As always, any help is appreciated!

EDIT: It seems I've found a workaround; the problem was caused by kernels in the 2004.3 release. When I used the 2004.1 release (earliest one for amd64), everything seemed to be peachy (I think... still going through it). Just thought I'd leave an update for anyone that actually gives a rip.

----------

## Match

I can't remember how I fixed the problem, but I fixed it in the end - I think it was just a release bug, because I'd completely forgotten about the problem and had no issues in two subsequent reinstalls.

----------

## ohnobinki

u cant chroot from a 32  bit linux to a 64 bit /bin/bash

use the noapic cmd line optinon to boot amd64 livecd i think

----------

## Pithlit

I know this is old, but did anyone figure out how to make the CD-ROM pass that thing at boot? If I want to boot into gentoo I'm forced to disconnect the cd drive completely.

 *lilo.conf wrote:*   

> boot=/dev/hda
> 
> map=/boot/map
> 
> install=/boot/boot.b
> ...

 As you can see I even went out of my way and used genkernel. Any help would be apreciated.

----------

## odborg

are you able to boot from the gentoo live cd?

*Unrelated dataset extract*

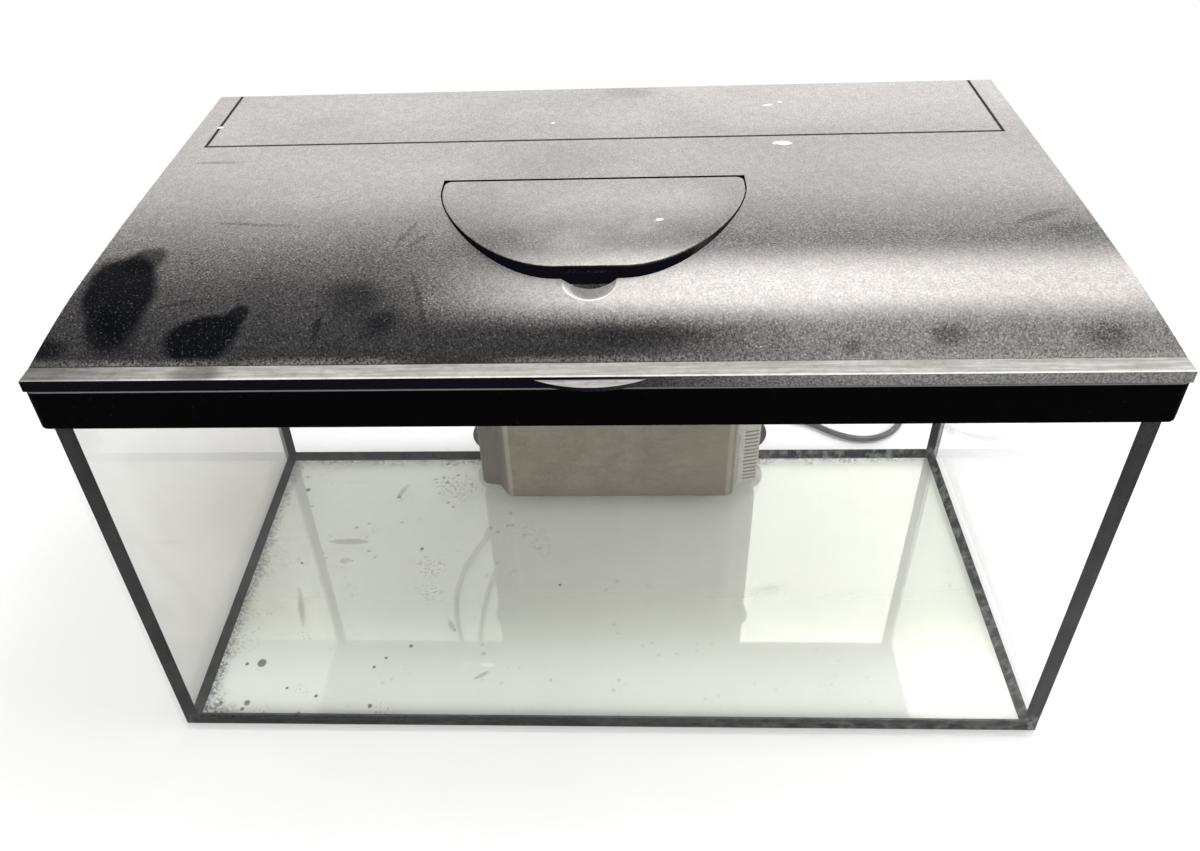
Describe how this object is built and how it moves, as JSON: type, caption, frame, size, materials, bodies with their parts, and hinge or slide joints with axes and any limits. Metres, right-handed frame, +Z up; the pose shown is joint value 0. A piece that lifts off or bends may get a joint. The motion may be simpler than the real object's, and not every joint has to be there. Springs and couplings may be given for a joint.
{
  "type": "glass aquarium",
  "caption": "Rectangular glass tank with sealed edges, a black rim, a hinged hood with a feeding flap and service panel, and a filter box inside the rear wall.",
  "frame": {"origin": "centre of the tank's underside", "axes": "+Z up, +X to the right along the long side, +Y to the rear, where the hood is hinged"},
  "size_m": [0.6066, 0.5222, 0.347],
  "materials": {
    "clear_glass": "float glass with a faint green tint, hazed and smeared",
    "black_sealant": "cured silicone, slightly uneven",
    "frame_black": "smooth moulded black plastic",
    "hood_black": "fine textured black plastic with dust",
    "smoky_plastic": "smoky translucent plastic",
    "pump_black": "black moulded pump plastic",
    "impeller_white": "white moulded plastic",
    "steel_pin": "bright steel",
    "basket_grey": "grey moulded plastic",
    "sponge_blue": "open cell foam",
    "fleece_white": "white filter fleece",
    "cup_rubber": "soft dark rubber",
    "cord_black": "smooth cord sheath",
    "plug_black": "moulded plug",
    "plug_metal": "plated pin",
    "lamp_white": "white lamp housing",
    "lamp_lens": "frosted lens",
    "board_white": "circuit board",
    "chip_yellow": "phosphor of a light emitting diode"
  },
  "bodies": {
    "tank": {"base_pane": "clear_glass", "front_pane": "clear_glass", "rear_pane": "clear_glass", "left_pane": "clear_glass", "right_pane": "clear_glass", "base_seam": "black_sealant", "front_left_seam": "black_sealant", "front_right_seam": "black_sealant", "rear_left_seam": "black_sealant", "rear_right_seam": "black_sealant", "top_frame": "frame_black", "hood_hinge_pins": "steel_pin", "filter_housing": "smoky_plastic", "media_basket": "basket_grey", "sponge": "sponge_blue", "fleece_pad": "fleece_white", "suction_cups": "cup_rubber", "pump_body": "pump_black", "pump_cap": "pump_black", "impeller_shaft": "steel_pin", "outlet_pipe": "smoky_plastic", "cord_gland": "cord_black", "cord_free": "cord_black", "cord_coil": "cord_black", "plug_relief": "cord_black", "plug_body": "plug_black", "plug_pins": "plug_metal"},
    "hood": {"hood": "hood_black", "flap_hinge_pins": "steel_pin", "lamp_housing": "lamp_white", "lamp_lens": "lamp_lens", "led_board": "board_white", "led_chips": "chip_yellow", "lamp_end_caps": "lamp_white", "lamp_screws": "steel_pin", "lamp_inlet": "pump_black"},
    "flap": {"feeding_flap": "hood_black"},
    "rear_panel": {"rear_panel": "hood_black"},
    "filter_cover": {"filter_cover": "smoky_plastic"},
    "impeller": {"impeller": "impeller_white"},
    "nozzle": {"outlet_nozzle": "pump_black"}
  },
  "joints": [
    {"name": "hood_hinge", "type": "hinge", "parent": "tank", "child": "hood", "pos_m": [0, 0.1582, 0.309], "axis": [-1, 0, 0], "range_deg": [0, 95]},
    {"name": "flap_hinge", "type": "hinge", "parent": "hood", "child": "flap", "pos_m": [-0.0012, -0.006, 0.3416], "axis": [-1, 0, 0], "range_deg": [0, 95]},
    {"name": "rear_panel_lift", "type": "slide", "parent": "hood", "child": "rear_panel", "axis": [0, 0, 1], "range_m": [0, 0.05]},
    {"name": "filter_cover_lift", "type": "slide", "parent": "tank", "child": "filter_cover", "axis": [0, 0, 1], "range_m": [0, 0.045]},
    {"name": "impeller_spin", "type": "hinge", "parent": "tank", "child": "impeller", "pos_m": [-0.0845, 0.114, 0.06], "axis": [0, 0, 1], "continuous": true},
    {"name": "nozzle_turn", "type": "hinge", "parent": "tank", "child": "nozzle", "pos_m": [-0.0695, 0.075, 0.244], "axis": [0, 1, 0], "range_deg": [-90, 90]}
  ]
}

if not how about some other distro such as knoppix.

If any of these boots with the cdrom drive connected, try comparing kernel config files

----------

## Pithlit

Oh I can boot the livecd's alright... it's just when I want to boot into gentoo that it borks. I'm pretty sure it's some tiny lil thing I'm missing somewhere. Might be the udev thingy (I know nothing about it):

 */etc/conf.d/rc snip wrote:*   

> RC_TTY_NUMBER=11
> 
> RC_PARALLEL_STARTUP="no"
> 
> RC_NET_STRICT_CHECKING="no"
> ...

 

There is not much else I can think of...

----------

## odborg

did you try comparing the kernel config file from the bootcd with the one your regular kernel uses(you know the .config file from /usr/src/linux)?

i'm not sure but i think you would find gz'ed config file in /proc/config.gz when you use the boot cd

----------

## Pithlit

I didn't. Because I used genkernel (which actually creates a kernel that's very very similar to the one on the LiveCD). And because my other kernel (the 2.6.10-gentoo-r6 one) worked just fine until I emerged baselayout. 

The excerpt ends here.